A guest feature, by William Harris, on the background to a holiday celebrated in the U.S. as the end of summer.

If there are two pin-points to locate the summer season in the US, they are the Fourth of July, the origins of which we know since school days, and Labor Day about which we seem to know almost nothing. My first surprise with the books this rainy morning is that in England "Labour Day" is still the First of May, celebrating along with most of the world this May day of celebration.

On the one hand this is the day set aside by the Second Socialist International in l889 to commemorate Labor, and is retained as such by all former Communist countries and most socialist states as well. But in England this was superimposed on an ancient May Day which can be traced back to Roman times when the springtime holiday of Flora ranged from April 28 to May 3. If March First was the start of the Roman year and the day to begin planting, then May First was the time of the blossoms which indicated that everything had been done right, a tribute to the agricultural labor of the past two months. This is suspiciously near to modern Easter, at April 23 in the year 2000, formerly a lunar computation and it may have come from India and Egypt the same date as May Day. May Day in England may have a double root after all.

Labor Day in the United States, Canada and Australia is quite different, tracing its origins back to the "Noble Order of the Knights of Labor in America," an organization which was founded in Philadelphia on Thanksgiving Day l869 through the efforts of Uriah S. Stephens and six associates, all garment cutters. This was started as a trade union but soon changed into a broad spectrum social and philanthropic organization under the guidance of Stephens who was himself a Mason and fostered a Mason-like direction.

A secret ritual was initiated, of which no copy has been was found in writing, a first local assembly was called in l773 and that same year a second assembly of ship carpenters and caulkers employed in Cramp's shipyard in Philadelphia was called. From that point membership grew, a new constitution was adopted in l882 even admitting women members, with a membership of near a million workers in the mid l880's. This was the high-water mark, by l900 other Unions were in place and the Knights had shrunk to only 130,000.

It was probably the two parades of the Knights in New York City in l882 and l884, when membership was at its peak, that spurred Colorado in l887 to designate the first Monday in September a legal holiday, a date which Congress approved in l894, while in l909 it was approved in all states except North Dakota and Arizona, although in Louisiana it was observed only in New Orleans parish, and in Maryland, Wyoming and New Mexico it could be proclaimed annually by the governor if so wished. Slowly Labor Day became a national holiday, a long weekend of end-summer festivities, with little more than a token tip of the hat to "Labor."
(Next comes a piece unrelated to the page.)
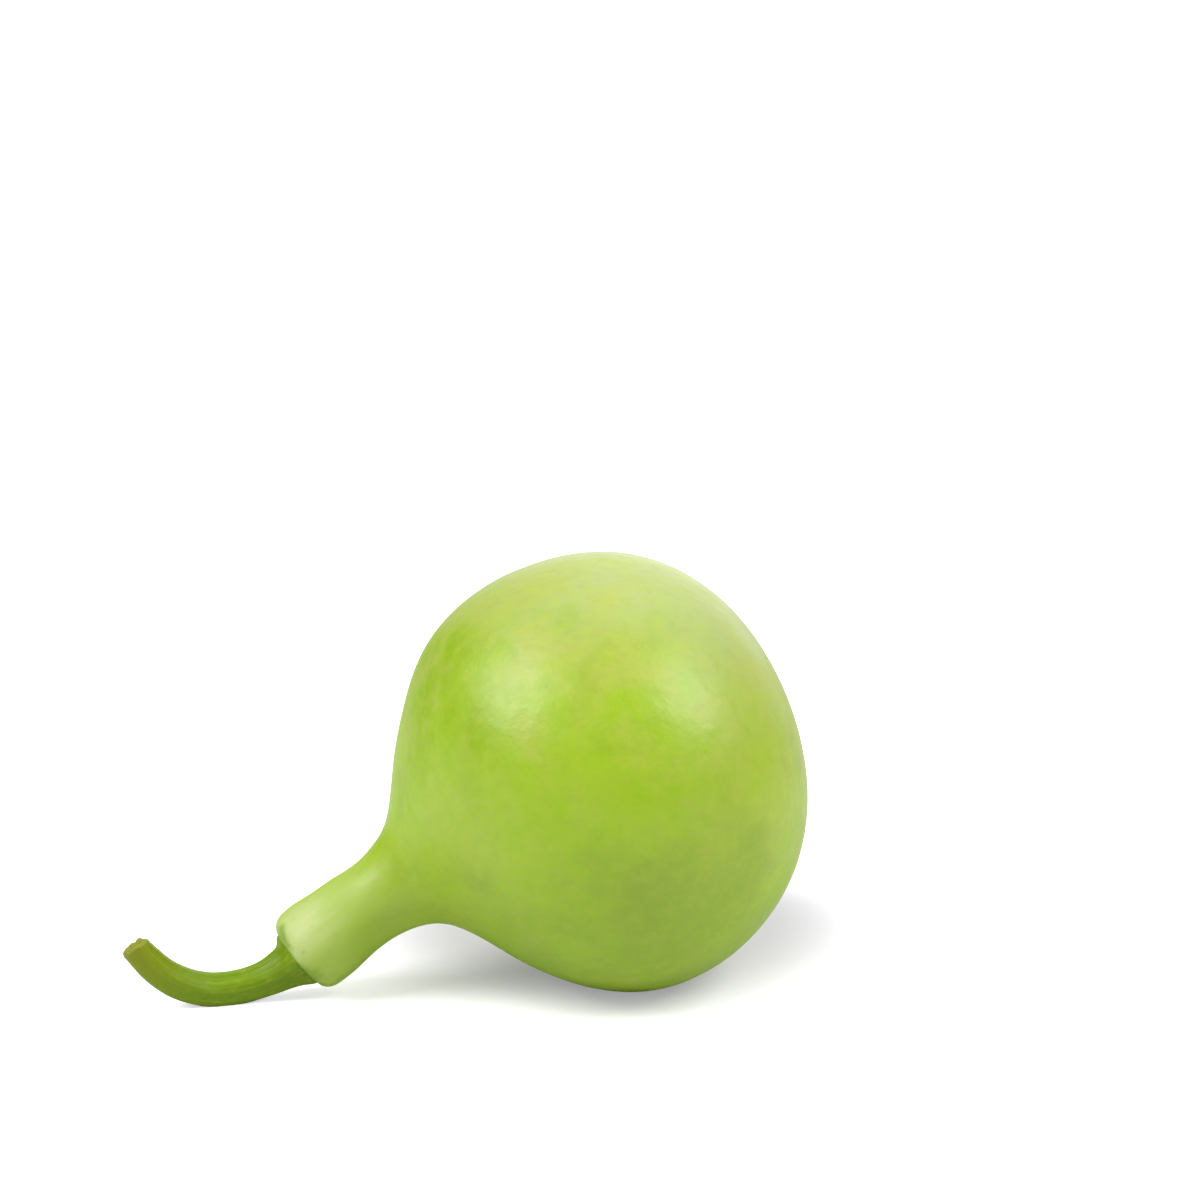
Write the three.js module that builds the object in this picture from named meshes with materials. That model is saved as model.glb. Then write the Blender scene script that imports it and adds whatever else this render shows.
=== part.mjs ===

As this last century ended, Unionism with its long and hard-won history in the fight for acceptable working conditions, pay and benefits, was on the decline. A thriving US economy which believes that big business and capital power are the surest advisors in the running of the country, has largely bypassed the massed force of the once-powerful unions. Might it not be suitable for us to pause today to think how far the old union activities have brought us in improving the life of the common man? And we might think soberly for a minute about Labor Day as a memorial to the vanished men and women of the l9th century who gave us the economic base our working men and women enjoy. This is a time to visit distant family, to take vacation trips to resorts, to spend money freely and fully enjoy the prized days of this grand holiday weekend.